Synergistic interaction between stress waves and cavitation is important for successful comminution of residual stone fragments in shock wave lithotripsy

Abstract

To assess the role of stress waves and cavitation in comminuting residual fragments during shock wave lithotripsy (SWL), cylindrical 4 × 4 mm BegoStone phantoms were treated in an electromagnetic lithotripter either at the focus (z = 0, p+ = ∼45 MPa) or pre-focally (z = −30 mm, p+ = ∼24 MPa). The treatment was performed with the stone immersed either in degassed water or in Butanediol, which has similar acoustic impedance to water but much higher viscosity to suppress cavitation. At the focus, the first fracture was observed after 26 ± 9 shocks, both in water and Butanediol (p = 0.7). However, when stones were moved pre-focally where comparable cavitation is produced (based on high speed imaging), the average shock number required for the initial fracture was increased to 66 ± 10 in water and 122 ± 20 in Butanediol (p = 0.002).
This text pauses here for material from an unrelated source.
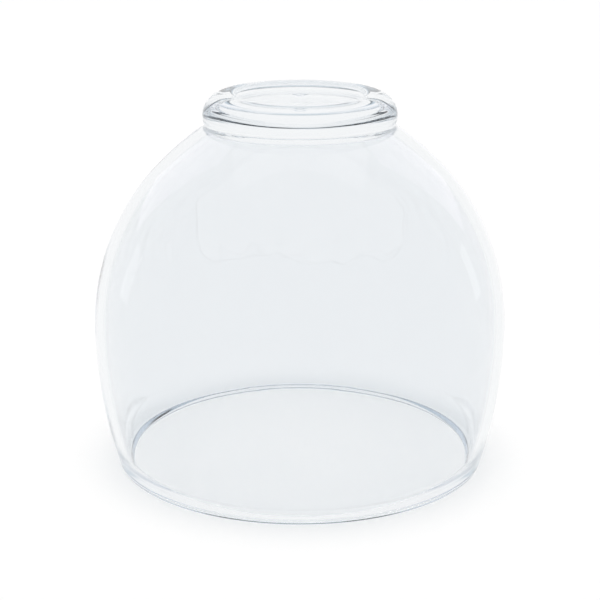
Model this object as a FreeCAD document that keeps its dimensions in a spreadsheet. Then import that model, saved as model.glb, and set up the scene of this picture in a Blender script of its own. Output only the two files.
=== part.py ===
import FreeCAD, Part
import math
import os
import Sketcher

# Bulbous clear glass dish that stands mouth down: lip, belly, shoulder, foot ring and base disc.
# The dish is one piece of glass. Its zones are separate solids that meet face to face.
# Millimetres. Z is the axis of revolution, +Z points to the foot, z = 0 is the plane of the lip.

V = FreeCAD.Vector
AXIS_Z = V(0, 0, 1)

# The sketcher numbers an edge's start, end and centre from 1, and its own two axes from -1 down.
START, END, CENTRE = range(1, 4)
H_AXIS, V_AXIS = range(-1, -3, -1)
ORIGIN = (H_AXIS, START)

# Driving dimensions: one value for each size that can be set by itself.
DRIVING = [
    ("girth_radius", 70.0, "outside of the belly at its widest"),
    ("mouth_inset", 6.6, "how far the mouth lies inside the widest girth"),
    ("girth_height", 47.3, "height of the widest girth"),
    ("crown_arc_radius", 77.9, "outer profile above the girth"),
    ("crown_arc_angle", 43.8, "degrees that this arc turns before the flatter shoulder"),
    ("shoulder_arc_radius", 105.7, "outer profile of the flatter shoulder"),
    ("wall_thickness", 3.2, "blown wall"),
    ("lip_thickness", 4.6, "fire-polished lip, thicker than the wall"),
    ("lip_height", 9.0, "height over which the lip thins to the wall"),
    ("lip_rounding", 0.8, "both edges of the lip"),
    ("shoulder_rise", 4.0, "height of shoulder glass that belongs to the foot ring"),
    ("foot_radius", 32.3, "outside of the foot at its widest"),
    ("foot_height", 11.55, "foot above the shoulder"),
    ("foot_draft", 14.0, "degrees that the foot's side leans in towards the shoulder"),
    ("foot_rounding", 7.4, "outer top edge of the foot"),
    ("cove_radius", 1.2, "hollow where the foot leaves the shoulder"),
    ("base_thickness", 8.6, "glass between the recess and the inside of the dish"),
    ("corner_rounding", 4.0, "inside, where the flat base runs out into the shoulder"),
    ("recess_radius", 21.0, "flat floor of the shallow recess in the foot"),
    ("recess_depth", 1.05, "recess below the standing ring"),
    ("recess_slope", 40.0, "degrees between the recess's side and its floor"),
    ("crest_rounding", 2.5, "edge between the standing ring and the recess"),
    ("heel_rounding", 0.5, "edge between the recess's side and its floor"),
    ("mark_radius", 1.3, "dimple at the centre of the base"),
    ("mark_depth", 0.25, "depth of that dimple"),
]

# Centres and heights that several zones share, worked out from the driving dimensions.
DERIVED = [
    ("mouth_radius", "girth_radius - mouth_inset"),
    ("lower_arc_radius", "(girth_height^2 + mouth_inset^2) / (2 * mouth_inset)"),
    ("lower_centre", "girth_radius - lower_arc_radius"),
    ("lip_top_radius",
     "lower_centre + sqrt((lower_arc_radius - wall_thickness)^2 - (girth_height - lip_height)^2)"),
    ("crown_centre", "girth_radius - crown_arc_radius"),
    ("arc_difference", "shoulder_arc_radius - crown_arc_radius"),
    ("shoulder_centre", "crown_centre - arc_difference * cos(crown_arc_angle * 1 deg)"),
    ("shoulder_centre_height", "girth_height - arc_difference * sin(crown_arc_angle * 1 deg)"),
    ("foot_root_height",
     "shoulder_centre_height + sqrt(shoulder_arc_radius^2 - (foot_radius - shoulder_centre)^2)"),
    ("shoulder_top", "foot_root_height - shoulder_rise"),
    ("overall_height", "foot_root_height + foot_height"),
    ("floor_height", "overall_height - recess_depth"),
    ("ceiling_height", "floor_height - base_thickness"),
    ("corner_start",
     "shoulder_centre + sqrt((shoulder_arc_radius - wall_thickness - corner_rounding)^2"
     " - (ceiling_height - corner_rounding - shoulder_centre_height)^2)"),
    ("base_radius", "min(recess_radius; corner_start) - 0.5"),
    ("slope_drop",
     "recess_depth - (crest_rounding + heel_rounding) * (1 - cos(recess_slope * 1 deg))"),
    ("crest_start",
     "recess_radius + (crest_rounding + heel_rounding) * sin(recess_slope * 1 deg)"
     " + slope_drop / tan(recess_slope * 1 deg)"),
    ("top_rounding", "min(foot_rounding; foot_radius - crest_start - 0.6)"),
]


def make_sheet(doc):
    """The spreadsheet of sizes, and a function that reads one of them by its name."""
    sheet = doc.addObject("Spreadsheet::Sheet", "Sizes")
    rows = [(name, str(value), note) for name, value, note in DRIVING]
    rows += [(name, "=" + formula, "worked out") for name, formula in DERIVED]
    for row, (name, content, note) in enumerate(rows, start=1):
        sheet.set(f"A{row}", name)
        sheet.set(f"B{row}", content)
        sheet.set(f"C{row}", note)
        sheet.setAlias(f"B{row}", name)
    doc.recompute()
    return lambda name: float(sheet.get(name))


class Profile:
    """A closed half section in the XZ plane: x is the radius, y is the height."""

    def __init__(self, doc, label):
        self.doc = doc
        self.body = doc.addObject("PartDesign::Body", label)
        self.body.Label = label
        plane = next(f for f in self.body.Origin.OriginFeatures if f.Role == "XZ_Plane")
        self.sketch = self.body.newObject("Sketcher::SketchObject", label + "_profile")
        self.sketch.AttachmentSupport = [(plane, "")]
        self.sketch.MapMode = "FlatFace"
        self.loop = []

    def line(self, start, end, smooth=False):
        """A straight side of the section, next in the loop; a smooth one runs on from the last."""
        index = self.sketch.addGeometry(Part.LineSegment(V(*start, 0), V(*end, 0)), False)
        self.loop.append((index, START, END, smooth))
        return index

    def arc(self, centre, radius, first, last, smooth=False):
        """A round side of the section between two headings in degrees, either way round."""
        circle = Part.Circle(V(*centre, 0), AXIS_Z, radius)
        low, high = sorted((math.radians(first), math.radians(last)))
        index = self.sketch.addGeometry(Part.ArcOfCircle(circle, low, high), False)
        ends = (START, END) if first < last else (END, START)
        self.loop.append((index, *ends, smooth))
        return index

    def spoke(self, start, end):
        """A construction line from an arc's centre to a joint between two arcs."""
        return self.sketch.addGeometry(Part.LineSegment(V(*start, 0), V(*end, 0)), True)

    def tie(self, kind, *references):
        """A geometric constraint with no size."""
        self.sketch.addConstraint(Sketcher.Constraint(kind, *references))

    def join(self, first, first_point, second, second_point):
        self.tie("Coincident", first, first_point, second, second_point)

    def size(self, name, expression, kind, *references):
        """A dimension bound to the spreadsheet."""
        start_value = float(self.sketch.evalExpression(expression))
        index = self.sketch.addConstraint(Sketcher.Constraint(kind, *references, start_value))
        self.sketch.renameConstraint(index, name)
        self.sketch.setExpression("Constraints." + name, expression)

    def radius(self, name, expression, index):
        self.size(name, expression, "Radius", index)

    def across(self, name, expression, index, point):
        self.size(name, expression, "DistanceX", *ORIGIN, index, point)

    def up(self, name, expression, index, point):
        self.size(name, expression, "DistanceY", *ORIGIN, index, point)

    def close(self):
        """Joins each side of the loop to the one before it, smooth sides by tangency."""
        for before, side in zip(self.loop[-1:] + self.loop[:-1], self.loop):
            kind = "Tangent" if side[3] else "Coincident"
            self.tie(kind, before[0], before[2], side[0], side[1])

    def revolve(self):
        """Turns the section into a solid about the Z axis."""
        self.doc.recompute()
        if self.sketch.solve() != 0 or not self.sketch.FullyConstrained:
            raise RuntimeError(self.body.Label + ": the profile has no single solution")
        turn = self.body.newObject("PartDesign::Revolution", self.body.Label + "_turn")
        turn.Profile = self.sketch
        turn.ReferenceAxis = (self.sketch, ["V_Axis"])
        turn.Angle = 360
        self.doc.recompute()
        return self.body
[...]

Below −40 mm prefocally (p+ < 20 MPa), stones did not fracture in water even after 2,000 shocks, although cavitation was observed. Furthermore, stone comminution at the focus after 250 shocks was ∼35% in water compared to ∼5% in Butanediol (p < 0.001). Altogether, these findings suggest that a synergistic interaction between stress waves and cavitation is critical in producing effective stone comminution during SWL. [Work supported by NIH and NSF GRFP.]